— BEGIN SUPPLIED MATERIAL —
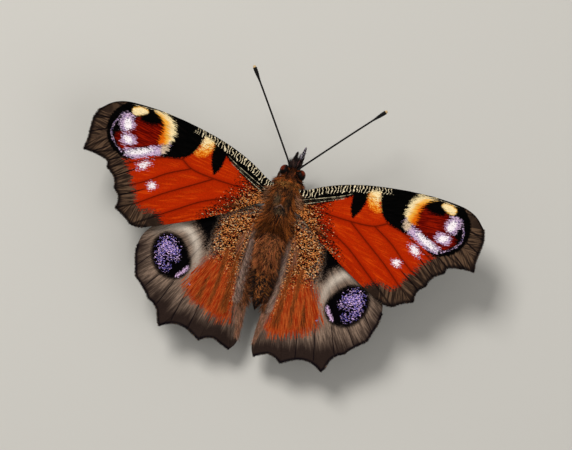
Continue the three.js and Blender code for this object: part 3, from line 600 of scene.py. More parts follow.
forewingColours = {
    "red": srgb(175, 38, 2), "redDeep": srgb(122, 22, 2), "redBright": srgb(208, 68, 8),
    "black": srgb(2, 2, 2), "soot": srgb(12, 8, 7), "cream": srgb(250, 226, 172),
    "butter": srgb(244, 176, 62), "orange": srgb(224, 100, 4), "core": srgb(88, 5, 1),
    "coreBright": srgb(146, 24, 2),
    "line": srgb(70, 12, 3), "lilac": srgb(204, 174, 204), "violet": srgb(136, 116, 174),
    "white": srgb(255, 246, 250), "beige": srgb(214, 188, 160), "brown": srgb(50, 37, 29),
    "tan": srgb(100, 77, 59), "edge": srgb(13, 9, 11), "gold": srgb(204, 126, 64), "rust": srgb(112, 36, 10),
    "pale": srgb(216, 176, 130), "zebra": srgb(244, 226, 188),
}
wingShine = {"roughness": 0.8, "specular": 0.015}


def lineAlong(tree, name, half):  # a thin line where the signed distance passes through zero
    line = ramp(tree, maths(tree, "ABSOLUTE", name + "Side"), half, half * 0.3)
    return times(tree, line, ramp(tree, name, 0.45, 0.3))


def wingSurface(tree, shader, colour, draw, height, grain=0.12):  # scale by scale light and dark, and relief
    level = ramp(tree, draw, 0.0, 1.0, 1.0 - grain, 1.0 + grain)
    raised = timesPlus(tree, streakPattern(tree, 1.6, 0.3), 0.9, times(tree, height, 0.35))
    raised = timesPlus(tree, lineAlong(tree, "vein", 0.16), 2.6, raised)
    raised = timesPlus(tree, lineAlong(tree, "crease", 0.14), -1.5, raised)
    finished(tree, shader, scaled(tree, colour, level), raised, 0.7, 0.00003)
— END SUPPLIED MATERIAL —
— BEGIN SUPPLIED MATERIAL —
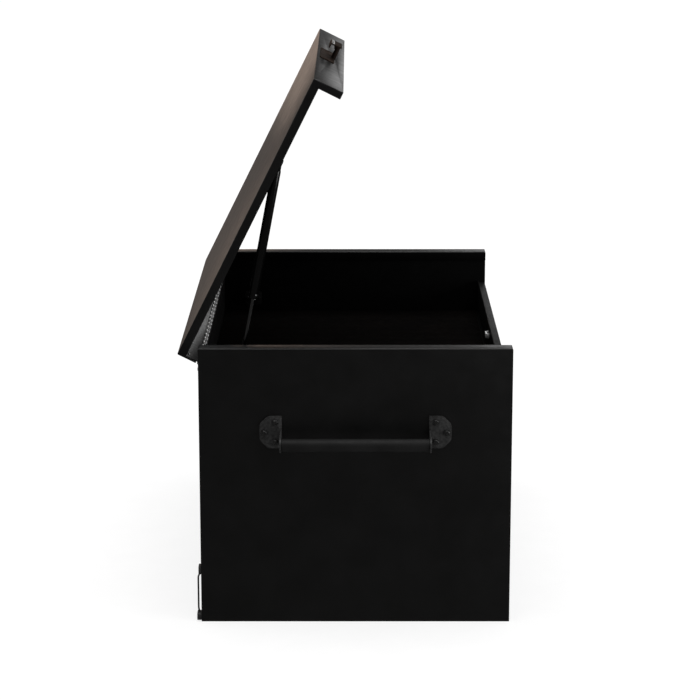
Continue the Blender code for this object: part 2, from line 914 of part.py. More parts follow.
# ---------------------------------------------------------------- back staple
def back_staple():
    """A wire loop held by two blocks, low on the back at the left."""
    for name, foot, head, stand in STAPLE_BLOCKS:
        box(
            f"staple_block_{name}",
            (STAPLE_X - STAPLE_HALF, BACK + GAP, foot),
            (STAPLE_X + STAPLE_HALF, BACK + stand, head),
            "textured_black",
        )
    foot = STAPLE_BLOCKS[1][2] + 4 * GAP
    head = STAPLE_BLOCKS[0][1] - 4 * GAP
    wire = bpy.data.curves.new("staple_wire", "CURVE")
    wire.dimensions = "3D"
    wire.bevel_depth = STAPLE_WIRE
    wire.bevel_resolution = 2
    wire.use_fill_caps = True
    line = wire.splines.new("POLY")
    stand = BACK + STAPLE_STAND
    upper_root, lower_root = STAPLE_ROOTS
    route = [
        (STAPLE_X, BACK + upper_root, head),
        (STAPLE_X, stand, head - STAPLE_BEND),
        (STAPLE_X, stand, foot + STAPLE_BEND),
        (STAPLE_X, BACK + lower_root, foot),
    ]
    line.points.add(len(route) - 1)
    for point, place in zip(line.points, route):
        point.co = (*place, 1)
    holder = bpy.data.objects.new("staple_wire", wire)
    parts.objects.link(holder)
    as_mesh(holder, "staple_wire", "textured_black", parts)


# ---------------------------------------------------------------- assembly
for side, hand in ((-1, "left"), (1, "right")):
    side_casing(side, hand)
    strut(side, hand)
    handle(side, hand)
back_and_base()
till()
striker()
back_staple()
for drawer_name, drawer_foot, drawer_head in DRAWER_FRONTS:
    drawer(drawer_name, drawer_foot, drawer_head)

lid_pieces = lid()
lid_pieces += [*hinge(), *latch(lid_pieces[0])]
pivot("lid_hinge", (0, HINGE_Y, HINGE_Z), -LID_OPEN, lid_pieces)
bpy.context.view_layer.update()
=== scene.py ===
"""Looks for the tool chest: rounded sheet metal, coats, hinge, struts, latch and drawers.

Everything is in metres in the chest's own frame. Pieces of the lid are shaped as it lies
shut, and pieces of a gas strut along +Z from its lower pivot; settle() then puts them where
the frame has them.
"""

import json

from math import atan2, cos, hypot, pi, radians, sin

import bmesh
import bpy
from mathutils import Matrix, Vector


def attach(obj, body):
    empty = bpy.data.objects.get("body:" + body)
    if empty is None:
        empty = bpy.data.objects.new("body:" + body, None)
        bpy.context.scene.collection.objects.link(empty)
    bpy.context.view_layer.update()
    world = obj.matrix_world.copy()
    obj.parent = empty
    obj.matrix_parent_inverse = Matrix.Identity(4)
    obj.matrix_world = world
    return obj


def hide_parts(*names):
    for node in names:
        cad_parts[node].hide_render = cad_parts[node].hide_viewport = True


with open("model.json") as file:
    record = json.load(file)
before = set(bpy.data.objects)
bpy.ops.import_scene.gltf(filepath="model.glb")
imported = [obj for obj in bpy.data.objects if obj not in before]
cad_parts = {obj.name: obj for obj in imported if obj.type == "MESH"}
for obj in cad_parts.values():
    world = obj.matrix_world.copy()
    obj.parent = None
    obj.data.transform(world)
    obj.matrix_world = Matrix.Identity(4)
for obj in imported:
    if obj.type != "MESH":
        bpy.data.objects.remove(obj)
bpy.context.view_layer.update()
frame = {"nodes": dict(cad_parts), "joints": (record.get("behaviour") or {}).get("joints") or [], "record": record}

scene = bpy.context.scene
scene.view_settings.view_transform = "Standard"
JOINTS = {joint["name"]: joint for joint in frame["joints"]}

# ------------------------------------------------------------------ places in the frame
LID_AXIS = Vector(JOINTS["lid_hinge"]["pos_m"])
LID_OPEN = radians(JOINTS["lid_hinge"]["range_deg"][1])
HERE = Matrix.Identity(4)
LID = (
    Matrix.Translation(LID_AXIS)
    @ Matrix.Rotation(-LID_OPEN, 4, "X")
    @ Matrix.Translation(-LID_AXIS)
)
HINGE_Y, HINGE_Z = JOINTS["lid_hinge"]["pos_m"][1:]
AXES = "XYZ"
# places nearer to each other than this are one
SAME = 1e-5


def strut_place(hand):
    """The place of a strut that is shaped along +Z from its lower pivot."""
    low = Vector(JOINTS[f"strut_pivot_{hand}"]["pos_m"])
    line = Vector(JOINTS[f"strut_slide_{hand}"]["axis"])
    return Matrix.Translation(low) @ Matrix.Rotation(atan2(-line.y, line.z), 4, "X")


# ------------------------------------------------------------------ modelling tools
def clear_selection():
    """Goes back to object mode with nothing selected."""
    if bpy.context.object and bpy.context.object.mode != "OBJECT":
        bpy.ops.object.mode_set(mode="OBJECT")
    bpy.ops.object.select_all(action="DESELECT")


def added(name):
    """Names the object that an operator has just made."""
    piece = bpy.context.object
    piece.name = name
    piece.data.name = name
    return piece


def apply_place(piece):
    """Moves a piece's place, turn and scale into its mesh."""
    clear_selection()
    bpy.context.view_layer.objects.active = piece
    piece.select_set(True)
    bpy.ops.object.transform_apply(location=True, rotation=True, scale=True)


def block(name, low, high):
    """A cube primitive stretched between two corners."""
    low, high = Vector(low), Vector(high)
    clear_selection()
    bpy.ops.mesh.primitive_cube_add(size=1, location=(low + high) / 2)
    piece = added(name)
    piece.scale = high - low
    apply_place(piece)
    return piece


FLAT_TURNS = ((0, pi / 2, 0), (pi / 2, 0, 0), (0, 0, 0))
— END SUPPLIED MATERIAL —
— BEGIN SUPPLIED MATERIAL —
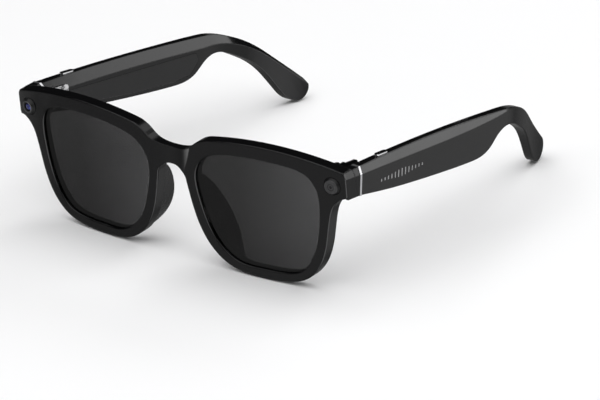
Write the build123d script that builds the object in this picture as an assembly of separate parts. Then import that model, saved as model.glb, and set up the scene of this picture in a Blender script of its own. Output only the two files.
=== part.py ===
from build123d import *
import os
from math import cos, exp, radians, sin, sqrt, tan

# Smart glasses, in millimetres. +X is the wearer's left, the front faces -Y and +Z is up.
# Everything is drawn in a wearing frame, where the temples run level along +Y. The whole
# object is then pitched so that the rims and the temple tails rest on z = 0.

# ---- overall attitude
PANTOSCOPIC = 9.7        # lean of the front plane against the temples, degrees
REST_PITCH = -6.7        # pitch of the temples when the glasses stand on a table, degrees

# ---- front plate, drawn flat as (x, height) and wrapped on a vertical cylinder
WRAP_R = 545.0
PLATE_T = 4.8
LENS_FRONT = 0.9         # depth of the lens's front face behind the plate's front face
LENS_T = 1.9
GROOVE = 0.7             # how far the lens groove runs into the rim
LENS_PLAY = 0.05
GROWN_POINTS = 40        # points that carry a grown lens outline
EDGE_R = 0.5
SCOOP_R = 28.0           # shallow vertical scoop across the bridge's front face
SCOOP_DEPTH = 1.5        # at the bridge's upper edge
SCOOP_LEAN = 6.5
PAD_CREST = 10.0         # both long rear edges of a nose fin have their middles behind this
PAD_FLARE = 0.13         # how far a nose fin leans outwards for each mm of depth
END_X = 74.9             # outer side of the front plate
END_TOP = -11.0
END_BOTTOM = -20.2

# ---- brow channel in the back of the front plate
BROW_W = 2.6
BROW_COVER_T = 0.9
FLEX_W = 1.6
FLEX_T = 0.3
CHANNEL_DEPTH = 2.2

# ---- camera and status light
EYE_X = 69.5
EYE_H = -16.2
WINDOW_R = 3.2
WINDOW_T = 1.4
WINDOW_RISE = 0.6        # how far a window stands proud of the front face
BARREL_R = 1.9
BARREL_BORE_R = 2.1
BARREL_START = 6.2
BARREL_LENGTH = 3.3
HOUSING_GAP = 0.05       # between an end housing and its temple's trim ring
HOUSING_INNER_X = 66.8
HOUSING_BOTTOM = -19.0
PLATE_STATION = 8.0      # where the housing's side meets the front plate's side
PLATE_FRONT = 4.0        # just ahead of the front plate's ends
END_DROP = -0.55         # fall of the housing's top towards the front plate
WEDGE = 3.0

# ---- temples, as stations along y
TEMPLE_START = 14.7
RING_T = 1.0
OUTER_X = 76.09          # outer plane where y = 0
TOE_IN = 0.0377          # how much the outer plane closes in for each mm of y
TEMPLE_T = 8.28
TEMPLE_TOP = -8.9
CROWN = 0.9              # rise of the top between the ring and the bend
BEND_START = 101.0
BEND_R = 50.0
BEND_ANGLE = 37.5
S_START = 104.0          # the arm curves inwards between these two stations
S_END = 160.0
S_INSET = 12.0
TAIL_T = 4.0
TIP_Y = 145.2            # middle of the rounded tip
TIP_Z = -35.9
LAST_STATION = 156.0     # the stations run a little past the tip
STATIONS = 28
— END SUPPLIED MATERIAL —
All lines above from the one containing "lid_pieces = lid()" to the one containing "for node in" must be repeated exactly, both lines included, and no others.

SOLUTION FOR THIS TASK
lid_pieces = lid()
lid_pieces += [*hinge(), *latch(lid_pieces[0])]
pivot("lid_hinge", (0, HINGE_Y, HINGE_Z), -LID_OPEN, lid_pieces)
bpy.context.view_layer.update()
=== scene.py ===
"""Looks for the tool chest: rounded sheet metal, coats, hinge, struts, latch and drawers.

Everything is in metres in the chest's own frame. Pieces of the lid are shaped as it lies
shut, and pieces of a gas strut along +Z from its lower pivot; settle() then puts them where
the frame has them.
"""

import json

from math import atan2, cos, hypot, pi, radians, sin

import bmesh
import bpy
from mathutils import Matrix, Vector


def attach(obj, body):
    empty = bpy.data.objects.get("body:" + body)
    if empty is None:
        empty = bpy.data.objects.new("body:" + body, None)
        bpy.context.scene.collection.objects.link(empty)
    bpy.context.view_layer.update()
    world = obj.matrix_world.copy()
    obj.parent = empty
    obj.matrix_parent_inverse = Matrix.Identity(4)
    obj.matrix_world = world
    return obj


def hide_parts(*names):
    for node in names:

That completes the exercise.